Creative Growth first started in 1974 in the Oakland garage of Elias Katz, a clinical psychologist, and Florence Ludins-Katz, an artist and educator. During this time, people with developmental disabilities in California were first being deinstitutionalized. The founders felt art would help integrate patients back into society after being in an institution for so long. Creative Growth is the first and largest art center for artists with disabilities in the world. Prior to its creation, any artistic activity happened in an art room in a hospital. There had never been an art center whose mission was dedicated to art for and by people with developmental, mental, and physical disabilities.
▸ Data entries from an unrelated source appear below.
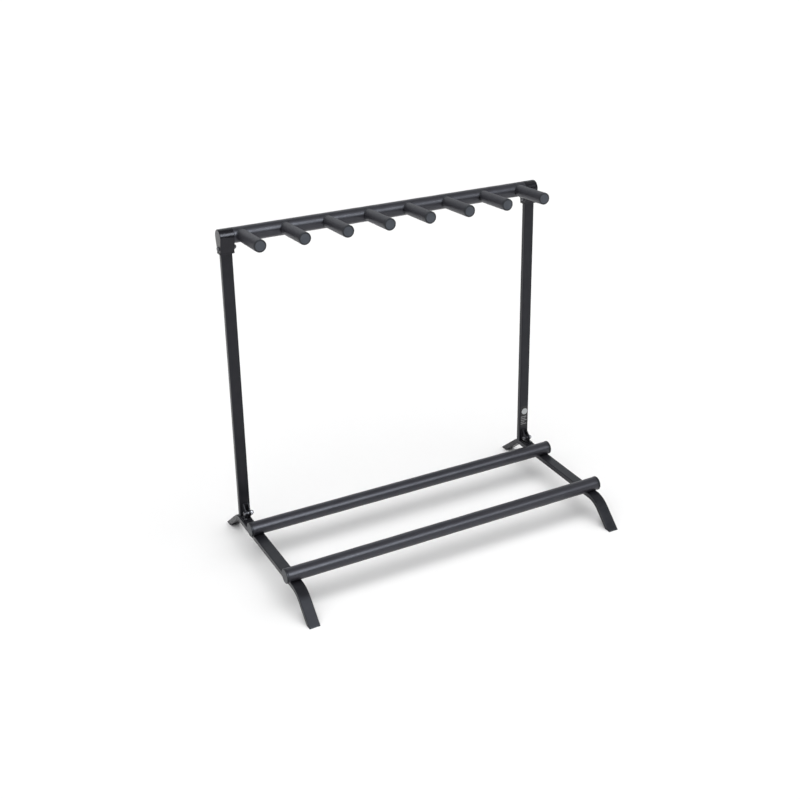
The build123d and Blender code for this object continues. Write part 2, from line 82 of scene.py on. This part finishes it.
class Shader:
    """A Principled material with object coordinates, built a node at a time."""

    def __init__(self, name):
        self.material = bpy.data.materials.new(name)
        self.material.use_nodes = True
        self.nodes = self.material.node_tree.nodes
        self.links = self.material.node_tree.links
        self.bsdf = self.nodes["Principled BSDF"]
        self.place = self.nodes.new("ShaderNodeTexCoord").outputs["Object"]

    def set(self, **values):
        for socket, value in values.items():
            self.bsdf.inputs[socket.replace("_", " ")].default_value = value
        return self

    def link(self, output, socket):
        self.links.new(output, self.bsdf.inputs[socket])

    def noise(self, per_metre, detail=2.0, rough=0.5, stretch=(1, 1, 1)):
        scaled = self.nodes.new("ShaderNodeVectorMath")
        scaled.operation = "MULTIPLY"
        scaled.inputs[1].default_value = stretch
        self.links.new(self.place, scaled.inputs[0])
        node = self.nodes.new("ShaderNodeTexNoise")
        node.inputs["Scale"].default_value = per_metre
        node.inputs["Detail"].default_value = detail
        node.inputs["Roughness"].default_value = rough
        self.links.new(scaled.outputs[0], node.inputs["Vector"])
        return node.outputs["Fac"]

    def cells(self, per_metre):
        node = self.nodes.new("ShaderNodeTexVoronoi")
        node.inputs["Scale"].default_value = per_metre
        self.links.new(self.place, node.inputs["Vector"])
        return node.outputs["Distance"]

    def ramp(self, value, low, high, from_low=0.3, from_high=0.7):
        node = self.nodes.new("ShaderNodeMapRange")
        node.interpolation_type = "SMOOTHSTEP"
        limits = {"From Min": from_low, "From Max": from_high, "To Min": low, "To Max": high}
        for socket, limit in limits.items():
            node.inputs[socket].default_value = limit
        self.links.new(value, node.inputs["Value"])
        return node.outputs["Result"]

    def mix(self, factor, first, second):
        node = self.nodes.new("ShaderNodeMix")
        node.data_type = "RGBA"
        self.links.new(factor, node.inputs["Factor"])
        for socket, colour in (("A", first), ("B", second)):
            found = [s for s in node.inputs if s.name == socket and s.type == "RGBA"][0]
            if isinstance(colour, (tuple, list)):
                found.default_value = (*colour, 1)
            else:
                self.links.new(colour, found)
        return [s for s in node.outputs if s.type == "RGBA"][0]

    def math(self, operation, first, second):
        node = self.nodes.new("ShaderNodeMath")
        node.operation = operation
        for socket, value in zip(node.inputs, (first, second)):
            if isinstance(value, (int, float)):
                socket.default_value = value
            else:
                self.links.new(value, socket)
        return node.outputs[0]

    def bump(self, height, distance, strength=1.0, under=None):
        node = self.nodes.new("ShaderNodeBump")
        node.inputs["Distance"].default_value = distance
        node.inputs["Strength"].default_value = strength
        self.links.new(height, node.inputs["Height"])
        if under is not None:
            self.links.new(under, node.inputs["Normal"])
        return node.outputs["Normal"]

    def edge(self, radius):
        """1 on sharp edges, 0 on flats, from the cosine between the rounded and the real normal."""
        rounded = self.nodes.new("ShaderNodeBevel")
        rounded.samples = 4
        rounded.inputs["Radius"].default_value = radius
        flat = self.nodes.new("ShaderNodeNewGeometry")
        dot = self.nodes.new("ShaderNodeVectorMath")
        dot.operation = "DOT_PRODUCT"
        self.links.new(rounded.outputs["Normal"], dot.inputs[0])
        self.links.new(flat.outputs["Normal"], dot.inputs[1])
        return self.ramp(dot.outputs["Value"], 1.0, 0.0, from_low=0.86, from_high=0.995)


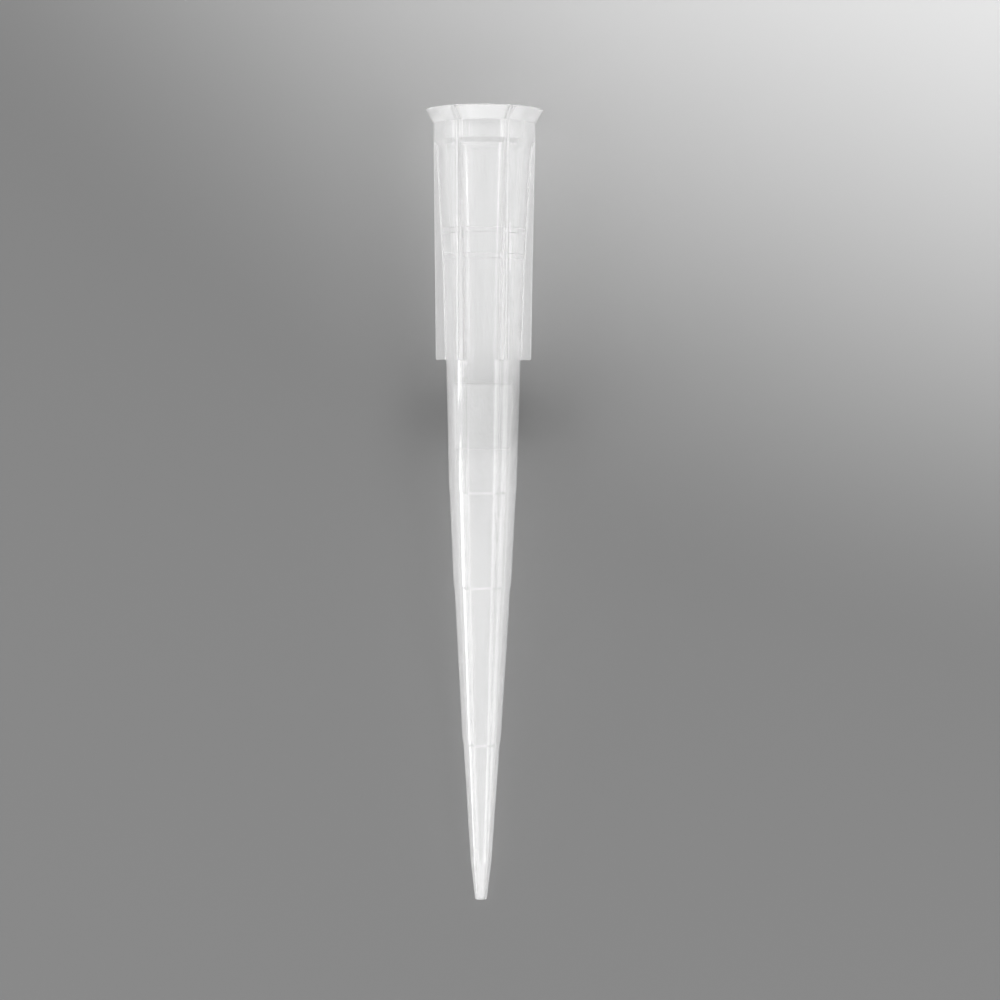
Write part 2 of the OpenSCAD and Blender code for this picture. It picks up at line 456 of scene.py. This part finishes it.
plug = corners(circles("filter_plug", 1))
plug_line = [(plug[0][0], 0.0)]
for start, stop in zip(plug_line + plug, plug + [(plug[-1][0], 0.0)]):
    run = math.dist(start, stop)
    pieces = max(1, round(run / PLUG_STEP))
    for i in range(1, pieces + 1):
        t = i / pieces
        plug_line.append((start[0] + (stop[0] - start[0]) * t, start[1] + (stop[1] - start[1]) * t))
smooth_plug = turned_mesh("smooth_plug", plug_line, PLUG_AROUND)
print("plug from", plug[0], "to", plug[-1], "in", len(smooth_plug.polygons), "faces")

# %% [markdown]
# ## Beads
# A node tree presses each point inwards by a cell pattern, so that the surface is packed
# beads and the gaps between them. Points only ever move inwards, so the plug keeps clear
# of the wall that it sits in. The pattern has a fixed seed, and another gives other beads.

# %% A node tree that presses beads into a surface
BEAD = 0.16            # mm across one bead
PIT = 0.035            # mm, how far the gaps between beads go in
BEAD_SEED = 4.0

beads, given, result = new_tree("sintered_beads", [
    ("Bead", "NodeSocketFloat"), ("Pit", "NodeSocketFloat"),
    ("Seed", "NodeSocketFloat"), ("Material", "NodeSocketMaterial")])
density = add(beads, "ShaderNodeMath", [(0, 1.0), (1, given.outputs["Bead"])], operation="DIVIDE")
cells = add(beads, "ShaderNodeTexVoronoi", [
    ("W", given.outputs["Seed"]), ("Scale", density.outputs[0])], voronoi_dimensions="4D")
press = add(beads, "ShaderNodeMath", [
    (0, cells.outputs["Distance"]), (1, given.outputs["Pit"])], operation="MULTIPLY")
inwards = add(beads, "ShaderNodeMath", [(0, press.outputs[0]), (1, -1.0)], operation="MULTIPLY")
facing = add(beads, "GeometryNodeInputNormal")
move = add(beads, "ShaderNodeVectorMath", [
    (0, facing.outputs[0]), ("Scale", inwards.outputs[0])], operation="SCALE")
pressed = add(beads, "GeometryNodeSetPosition", [
    ("Geometry", given.outputs["Geometry"]), ("Offset", move.outputs[0])])
whole = add(beads, "GeometryNodeRealizeInstances", [("Geometry", pressed.outputs[0])])
finish = add(beads, "GeometryNodeSetMaterial", [
    ("Geometry", whole.outputs[0]), ("Material", given.outputs["Material"])])
beads.links.new(finish.outputs[0], result.inputs["Geometry"])
print("tree", beads.name, "has", len(beads.nodes), "nodes")

# %% [markdown]
# ## A grain that both plastics share
# Moulded plastic is never quite even. Slow changes in its milkiness follow the way it
# flowed, and a finer grain stands on its surface. Both materials use the same effect at
# different sizes, so it is one shader node group. It gives back a shade for the colour, a
# share for the roughness and a height for the bump, and the shaders stay outside it.

# %% The shared grain group
grain = bpy.data.node_groups.new("plastic_grain", "ShaderNodeTree")
for title, kind, value in (("Vector", "NodeSocketVector", None), ("Cloud size", "NodeSocketFloat", 1.0),
                           ("Grain size", "NodeSocketFloat", 0.1), ("Darkest", "NodeSocketFloat", 0.9)):
    socket = grain.interface.new_socket(title, in_out="INPUT", socket_type=kind)
    if value:
        socket.default_value = value
for title in ("Shade", "Unevenness", "Height"):
    grain.interface.new_socket(title, in_out="OUTPUT", socket_type="NodeSocketFloat")
given = grain.nodes.new("NodeGroupInput")
result = grain.nodes.new("NodeGroupOutput")
cloud_scale = add(grain, "ShaderNodeMath", [(0, 1.0), (1, given.outputs["Cloud size"])], operation="DIVIDE")
grain_scale = add(grain, "ShaderNodeMath", [(0, 1.0), (1, given.outputs["Grain size"])], operation="DIVIDE")
clouds = add(grain, "ShaderNodeTexNoise", [
    ("Vector", given.outputs["Vector"]), ("Scale", cloud_scale.outputs[0]), ("Detail", 3.0)])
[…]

Over time, the center grew. "We are noticing a generational shift," says Di Maria. "The older artists, having led an institutional life, want to be told where to have lunch and have more institutional behaviors. The younger artists come with modern expectations, seeing art as a career and wanting to see their work in a commercial gallery." Today, Creative Growth serves 162 artists, who regularly exhibit locally and internationally. The artists receive fifty percent of any money made off their work and the non-profit receives the other half -- the same cut as a commercial gallery. There's also a cooperative agreement: some money goes into a pot so that even if an artist does not sell anything, he or she still receives a monthly check. Everyone there is a working artist.

images-3.jpgJudy embraces one of her sculptures. [Leon Borensztein]
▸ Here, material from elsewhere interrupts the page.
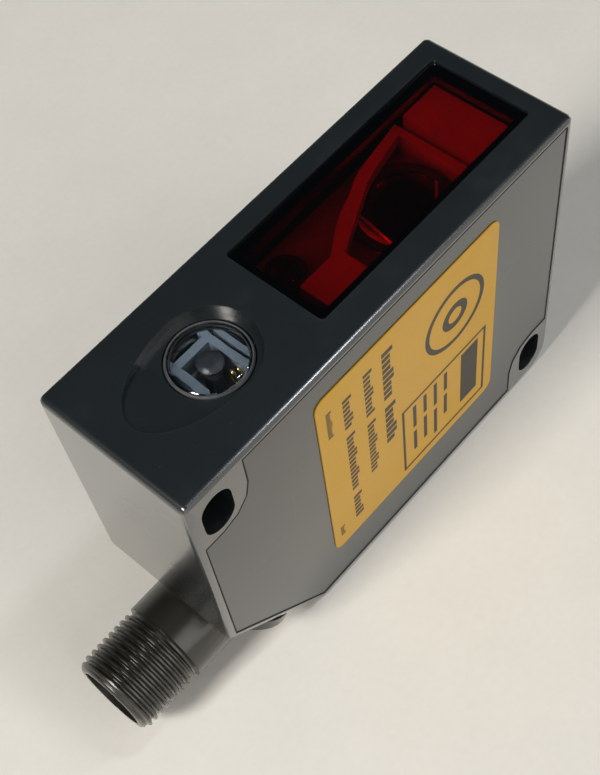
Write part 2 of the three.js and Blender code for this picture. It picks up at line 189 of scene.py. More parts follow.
def object_place(tree):
    """Each point's place in the shared frame."""
    return node(tree, "ShaderNodeTexCoord").outputs["Object"]


def split_axes(tree, vector):
    """The X, Y and Z of a vector."""
    split = node(tree, "ShaderNodeSeparateXYZ")
    tree.links.new(vector, split.inputs[0])
    return split.outputs


def noise(tree, where, scale, detail, roughness=0.55):
    """A noise that swings about 0.5; the scale may be a number or a socket."""
    made = node(tree, "ShaderNodeTexNoise", {"Detail": detail, "Roughness": roughness})
    feed(tree, scale, made.inputs["Scale"])
    tree.links.new(where, made.inputs["Vector"])
    return made.outputs["Fac"]


def remap(tree, source, low, high, to_low=0.0, to_high=1.0, smooth=False):
    """Stretches a range of values onto another one, and clamps what lies outside."""
    made = node(tree, "ShaderNodeMapRange", {
        "From Min": low, "From Max": high, "To Min": to_low, "To Max": to_high})
    if smooth:
        made.interpolation_type = "SMOOTHSTEP"
    tree.links.new(source, made.inputs["Value"])
    return made.outputs["Result"]


def swing(tree, source):
    """Stretches a noise so that it runs from -1 to 1."""
    return remap(tree, source, 0.3, 0.7, -1.0, 1.0)


def maths(tree, operation, a, b=0.0):
    """One arithmetic step on two numbers or sockets."""
    made = node(tree, "ShaderNodeMath", operation=operation)
    feed(tree, a, made.inputs[0])
    feed(tree, b, made.inputs[1])
    return made.outputs[0]


def mix_colour(tree, factor, a, b):
    """Colour a where the factor is 0 and colour b where it is 1."""
    made = node(tree, "ShaderNodeMix", data_type="RGBA")
    factor_socket, a_socket, b_socket, colour_output = 0, 6, 7, 2
    for index, value in ((factor_socket, factor), (a_socket, a), (b_socket, b)):
        feed(tree, value, made.inputs[index])
    return made.outputs[colour_output]


def grain_group():
    """Colour drift, roughness and height of a fine cast or moulded grain."""
    group, start, end = new_group("fine_grain", [
        ("Colour", "NodeSocketColor", (0.5, 0.5, 0.5, 1)),
        ("Drift", "NodeSocketFloat", 0.15),
        ("Grain Scale", "NodeSocketFloat", 4000),
        ("Roughness", "NodeSocketFloat", 0.4),
        ("Spread", "NodeSocketFloat", 0.08),
    ], [
        ("Colour", "NodeSocketColor"),
        ("Roughness", "NodeSocketFloat"),
        ("Height", "NodeSocketFloat"),
    ])
    where = object_place(group)
    fine = noise(group, where, start.outputs["Grain Scale"], detail=3, roughness=0.6)
    cloud = noise(group, where, scale=90.0, detail=4, roughness=0.6)
    broad = noise(group, where, scale=35.0, detail=2, roughness=0.5)
    fine_share, cloud_share = 0.45, 0.55
    both = maths(group, "ADD", maths(group, "MULTIPLY", fine, fine_share),
                 maths(group, "MULTIPLY", cloud, cloud_share))
    drift = maths(group, "MULTIPLY", swing(group, both), start.outputs["Drift"])
    light = maths(group, "ADD", drift, 1.0)
    scaled = node(group, "ShaderNodeVectorMath", operation="SCALE")
    spread = maths(group, "MULTIPLY", swing(group, broad), start.outputs["Spread"])
    rough = maths(group, "ADD", start.outputs["Roughness"], spread)
    wire(group,
         (start.outputs["Colour"], scaled.inputs[0]), (light, scaled.inputs["Scale"]),
         (scaled.outputs[0], end.inputs["Colour"]), (rough, end.inputs["Roughness"]),
         (fine, end.inputs["Height"]))
    return group


def wear_group():
    """Mask of rubbed edges: where the rounded normal leaves the flat one, broken up by noise."""
    group, start, end = new_group("edge_wear", [
        ("Width", "NodeSocketFloat", 0.0004),
        ("Amount", "NodeSocketFloat", 0.5),
    ], [("Mask", "NodeSocketFloat")])
    geometry = node(group, "ShaderNodeNewGeometry")
    bevel = node(group, "ShaderNodeBevel", samples=4)
    dot = node(group, "ShaderNodeVectorMath", operation="DOT_PRODUCT")
    wire(group,
         (start.outputs["Width"], bevel.inputs["Radius"]),
         (bevel.outputs["Normal"], dot.inputs[0]),
         (geometry.outputs["True Normal"], dot.inputs[1]))
    edge = remap(group, dot.outputs["Value"], 0.70, 0.98, 1.0, 0.0)
    scratches = noise(group, object_place(group), scale=420.0, detail=4, roughness=0.7)
    patch = remap(group, scratches, 0.42, 0.66, smooth=True)
    worn = maths(group, "MULTIPLY", edge, patch)
    wire(group, (maths(group, "MULTIPLY", worn, start.outputs["Amount"]), end.inputs["Mask"]))
    return group


def dust_group():
    """Mask of small dust specks and faint smears, thickest on faces that look up."""
    group, start, end = new_group("settled_dust", [
        ("Amount", "NodeSocketFloat", 0.5),
    ], [("Mask", "NodeSocketFloat")])
    where = object_place(group)
    cells = node(group, "ShaderNodeTexVoronoi", {"Scale": 520.0, "Randomness": 1.0})
    group.links.new(where, cells.inputs["Vector"])
    specks = remap(group, cells.outputs["Distance"], 0.03, 0.07, 1.0, 0.0)
    chosen = remap(group, noise(group, where, scale=130.0, detail=2), 0.60, 0.64)
    film = noise(group, where, scale=48.0, detail=5, roughness=0.65)
    smear = remap(group, film, 0.5, 0.78, 0.0, 0.30, smooth=True)
    normal = node(group, "ShaderNodeNewGeometry").outputs["Normal"]
    facing = remap(group, split_axes(group, normal)["Z"], 0.2, 0.9, 0.25, 1.0)
    both = maths(group, "ADD", maths(group, "MULTIPLY", specks, chosen), smear)
    lying = maths(group, "MULTIPLY", both, facing)
    wire(group, (maths(group, "MULTIPLY", lying, start.outputs["Amount"]), end.inputs["Mask"]))
    return group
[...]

Art made by people with disabilities has been called "brut art," "raw art," "naïve art" and "outsider art." The term "outsider" art became the most popular term to refer to art made outside of an academic setting and outside of any relationship to art history. Entire galleries devote themselves to showcasing outsider art. But Creative Growth uses none of these terms.

"Discussing someone's diagnosis in relationship to their art is a delicate balance," says Di Maria. "You shouldn't like it just because it is made by someone with Cerebral Palsy or Down's Syndrome. You should love it and then find out who the artist is and their story." Most of the artist's biographies do not mention any disabilities.

"I don't call them 'outsider' because they have lived outside of society their whole lives," Di Maria adds. His tone always communicates immense respect for the artists he works with. "We don't like to reinforce them as being different, so we say 'contemporary artists.' They exhibit a unique voice and a unique vision not seen by other makers. This is what makes the work particularly interesting."

In terms of the future of Creative Growth, Di Maria says that the staff continues to consult on creating similar centers around the country and around the world. In fact, he has just returned from South Korea, having been invited by the government to assist with their transition from deinstitutionalization. "What they have in South Korea is like what we had in the 1950's," he says. "They have never done anything like Creative Growth before." In January, three Korean artists will be featured by Creative Growth at the Outsider Art Fair in New York City.

They also have plans to turn the entire center over to the artists themselves. "We want to empower them to own and operate their own facility," says Di Maria. Already some of the long-time artists with disabilities work as teaching assistants, at public events, and as curators and philanthropists.

In 2005, Judy passed away while asleep in Joyce's arms. Creative Growth and her art live on. Like all the artists at Creative Growth, and other similar centers in Baltimore, Chicago, New York, London, Paris , Switzerland, and elsewhere, Judy communicated her insider experiences through her art. Perhaps she is not so much an outsider but an insider, inviting the rest of us in.